As usual, a beautifully written piece Ted, about a highly relevant topic just now. It warrants being viewed by some key folk on our current political stage, who seem intent in driving the wedge further between management and worker.
BARBARA
There is one area of business that pays poorly and often has poor conditions but despite this still has dedicated and highly motivated employees. This is the charity groups or community service groups. These people do their jobs out of passion for others and not out of a passion for themselves. If only our business leaders could link their business goals to benefitting society in the same way they would have productivity they could not even dream of. It may seem impossible to do this for many businesses but this is not true, every legal business that is making a profit is delivering a benefit to society or society would not be paying them for it. The trick is making the links and getting people to emotionally sign on to the importance of the work they are doing. Not easy but possible at least for a portion of every workforce. Most people don’t want to hate their work, they just need help to change.
Well said Greg Brown.
I have just joined a community service organisation from 21 years in the Qld Public Service (I was one of Campbell Newman’s 14,000).
What a difference I found!

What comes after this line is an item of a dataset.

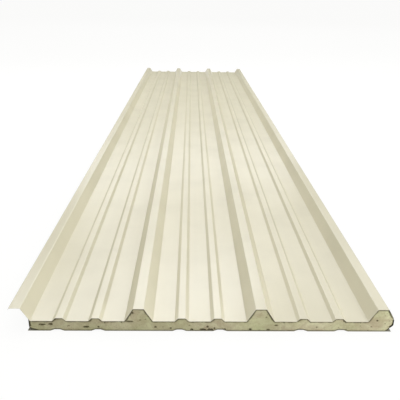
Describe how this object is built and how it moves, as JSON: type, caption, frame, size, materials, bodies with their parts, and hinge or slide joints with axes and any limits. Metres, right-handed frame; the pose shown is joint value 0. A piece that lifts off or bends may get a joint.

Exactly how you have described, people who care about others first and foremost, people who are prepared to put in the extra effort to improve what it is they do and people who are nice to each other.
Being somewhat new to this Ted, I appreciate your work and have done so for many years – please keep it up!
Thanks for the feedback Jack & Barbara – always good to hear from you both.
Your comment as usual Greg is very pertinent. Phil & I wrote a chapter in “The Myth of Nine to Five” on this which we titled the Management of Meaning. A quick flick through my blog archives will unearth another blog essay or two covering the same material.
John, great to hear from you and I am pleased youare gaining something meaningful from your new work. Keep us posted!